So why the change in Square's operating policy? Well, frankly put, Square has become successful. They are joining the ranks of other AAA publishers like Activision and EA who publish but don't actually develop most of their games. The upcoming blockbusters that Square-Enix is publishing are being developed by companies like Eidos, Crystal Dynamics, IO Interactive, and Obsidian. Even Square's own Final Fantasy series was co-developed by Tri-Ace for final Fantasy XIII-2.

So will Square-Enix ever return to the glory days when it was the king of RPGs? Well, that's a difficult question to answer. If what you mean by that question is "will Square ever redevelop the countless JRPGs that we knew and love from the SNES era," then no. Frankly, there just isn't as much money in developing games as there is in publishing them. Add to that the fact that the JRPG simply isn't a very popular genre right now and you can see why Square would be hesitant to suddenly begin working on something like a new Final Fantasy: Mystic Quest.
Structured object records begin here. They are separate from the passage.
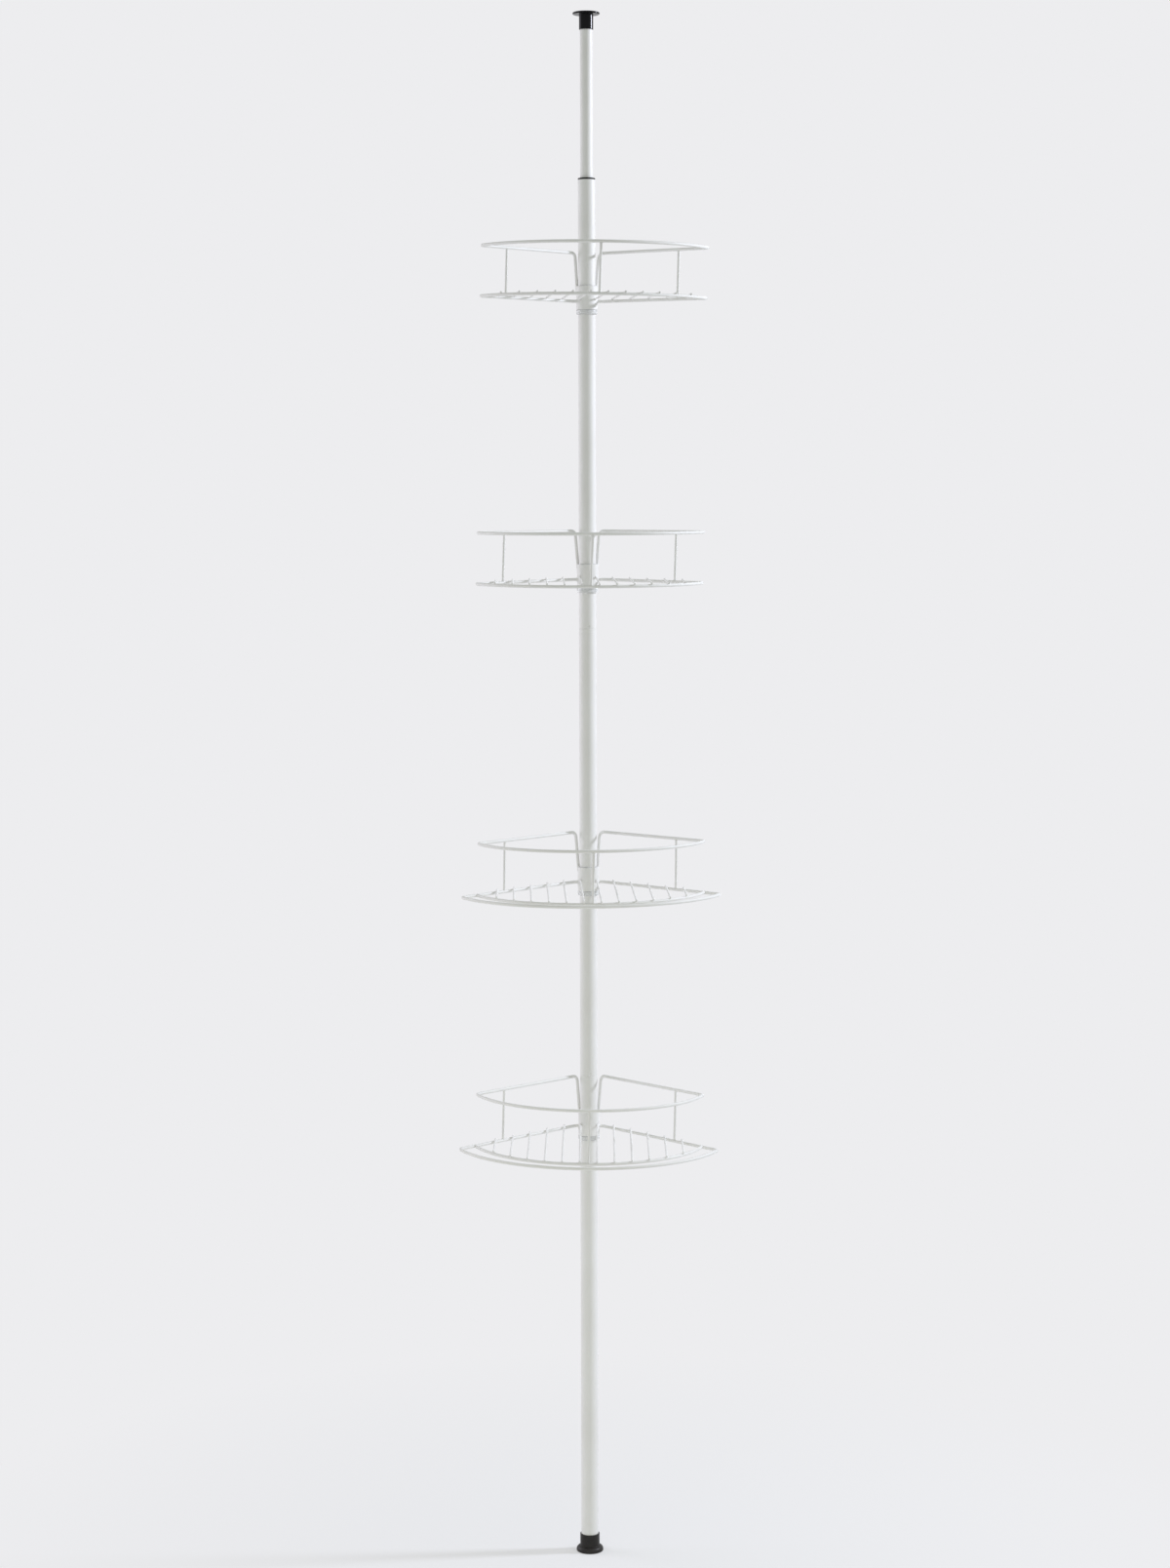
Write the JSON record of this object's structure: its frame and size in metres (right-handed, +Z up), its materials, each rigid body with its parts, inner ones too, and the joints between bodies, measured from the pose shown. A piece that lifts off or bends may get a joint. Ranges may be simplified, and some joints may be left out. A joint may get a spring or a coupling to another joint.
{
  "type": "tension pole shelf unit",
  "caption": "Spring-loaded telescopic pole that jams between floor and ceiling and carries quarter-round wire baskets, which slide, wedge and turn on it.",
  "frame": {"origin": "on the floor, at the centre of the foot", "axes": "+Z up along the pole's axis, -Y towards the fronts of the baskets, +X to the right seen from the front"},
  "size_m": [0.3255, 0.27, 1.982],
  "materials": {
    "white_powder_coat": "white powder coat, satin",
    "black_gloss_plastic": "glossy black moulding",
    "charcoal_rubber": "satin charcoal",
    "charcoal_plastic": "matt charcoal moulding",
    "clear_plastic": "clear, slightly cloudy moulding",
    "spring_steel": "drawn spring wire"
  },
  "bodies": {
    "pole": {"upper_tube": "white_powder_coat", "middle_tube": "white_powder_coat", "lower_tube": "white_powder_coat", "foot_cap": "charcoal_rubber", "guide_bush": "black_gloss_plastic", "spring_seat": "charcoal_plastic", "tension_spring": "spring_steel"},
    "top_rod": {"inner_tube": "white_powder_coat", "ceiling_pad": "black_gloss_plastic", "spring_plug": "charcoal_plastic"},
    "grip_1": {"grip_sleeve_1": "clear_plastic"},
    "basket_1": {"rail_1": "white_powder_coat", "struts_1": "white_powder_coat", "base_frame_1": "white_powder_coat", "cross_wires_1": "white_powder_coat", "collar_1": "white_powder_coat"},
    "grip_2": {"grip_sleeve_2": "clear_plastic"},
    "basket_2": {"rail_2": "white_powder_coat", "struts_2": "white_powder_coat", "base_frame_2": "white_powder_coat", "cross_wires_2": "white_powder_coat", "collar_2": "white_powder_coat"},
    "grip_3": {"grip_sleeve_3": "clear_plastic"},
    "basket_3": {"rail_3": "white_powder_coat", "struts_3": "white_powder_coat", "base_frame_3": "white_powder_coat", "inner_arc_3": "white_powder_coat", "cross_wires_3": "white_powder_coat", "collar_3": "white_powder_coat"},
    "grip_4": {"grip_sleeve_4": "clear_plastic"},
    "basket_4": {"rail_4": "white_powder_coat", "struts_4": "white_powder_coat", "base_frame_4": "white_powder_coat", "inner_arc_4": "white_powder_coat", "cross_wires_4": "white_powder_coat", "collar_4": "white_powder_coat"}
  },
  "joints": [
    {"name": "top_rod_slide", "type": "slide", "parent": "pole", "child": "top_rod", "axis": [0, 0, 1], "range_m": [-0.15, 0], "stiffness_N_per_m": 1250, "springref_m": 0.05, "deforming": ["tension_spring"]},
    {"name": "grip_1_slide", "type": "slide", "parent": "pole", "child": "grip_1", "axis": [0, 0, 1], "range_m": [-0.13, 0.13]},
    {"name": "basket_1_turn", "type": "hinge", "parent": "grip_1", "child": "basket_1", "pos_m": [0, 0, 1.6121], "axis": [0, 0, 1], "continuous": true},
    {"name": "grip_2_slide", "type": "slide", "parent": "pole", "child": "grip_2", "axis": [0, 0, 1], "range_m": [-0.14, 0.13]},
    {"name": "basket_2_turn", "type": "hinge", "parent": "grip_2", "child": "basket_2", "pos_m": [0, 0, 1.255], "axis": [0, 0, 1], "continuous": true},
    {"name": "grip_3_slide", "type": "slide", "parent": "pole", "child": "grip_3", "axis": [0, 0, 1], "range_m": [-0.11, 0.15]},
    {"name": "basket_3_turn", "type": "hinge", "parent": "grip_3", "child": "basket_3", "pos_m": [0, 0, 0.8654], "axis": [0, 0, 1], "continuous": true},
    {"name": "grip_4_slide", "type": "slide", "parent": "pole", "child": "grip_4", "axis": [0, 0, 1], "range_m": [-0.45, 0.11]},
    {"name": "basket_4_turn", "type": "hinge", "parent": "grip_4", "child": "basket_4", "pos_m": [0, 0, 0.5501], "axis": [0, 0, 1], "continuous": true}
  ]
}
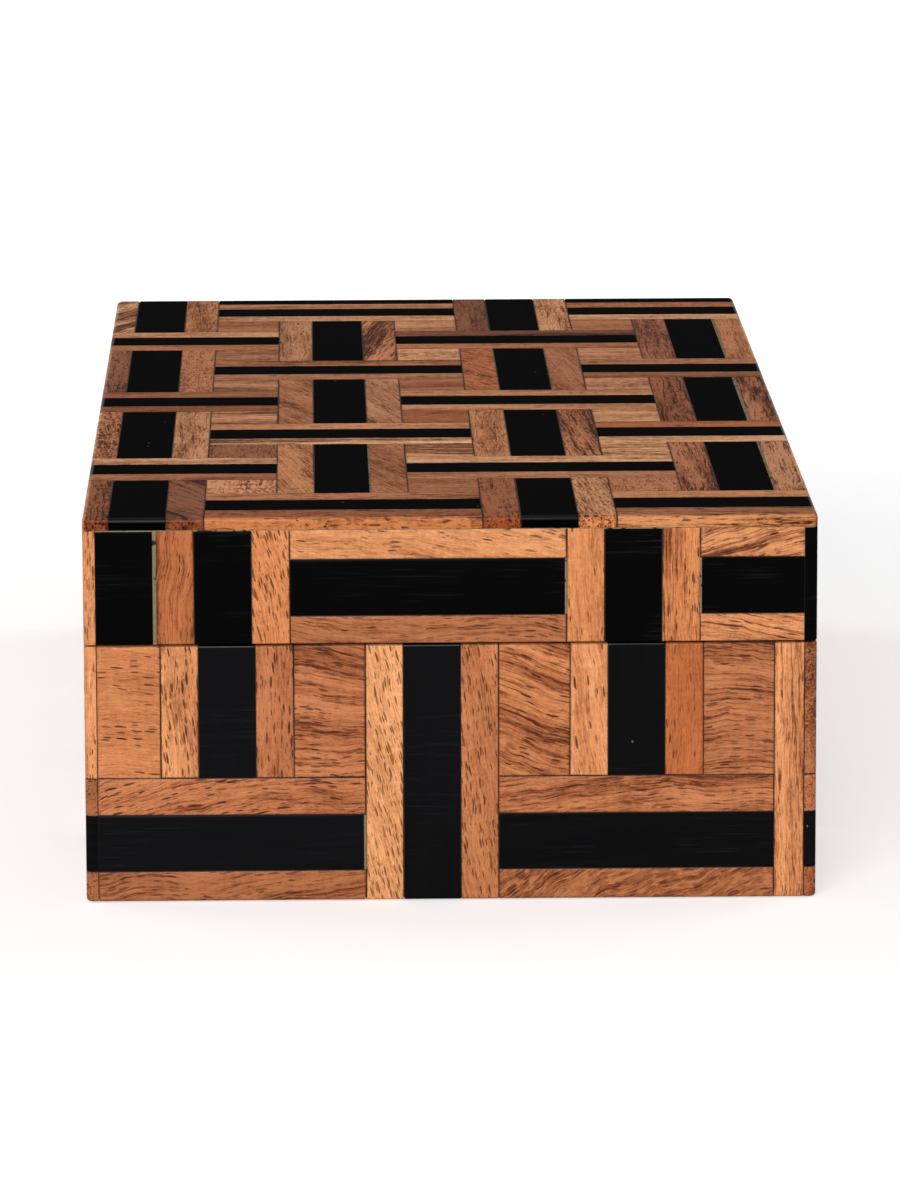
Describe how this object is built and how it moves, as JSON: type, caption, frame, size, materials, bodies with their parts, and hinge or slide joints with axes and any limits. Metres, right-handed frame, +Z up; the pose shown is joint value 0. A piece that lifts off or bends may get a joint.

But, if there's anything that we have seen in our recent travels to conventions like E3 and PAX East, it's that indie games are the future of this industry. Titles like Fez and Journey are getting as much critical acclaim as titles like Call of Duty or God of War, if not more. Brilliant programmers with amazing ideas are finally taking a chance on creating their dream game. All that they need is a publisher to front the bill.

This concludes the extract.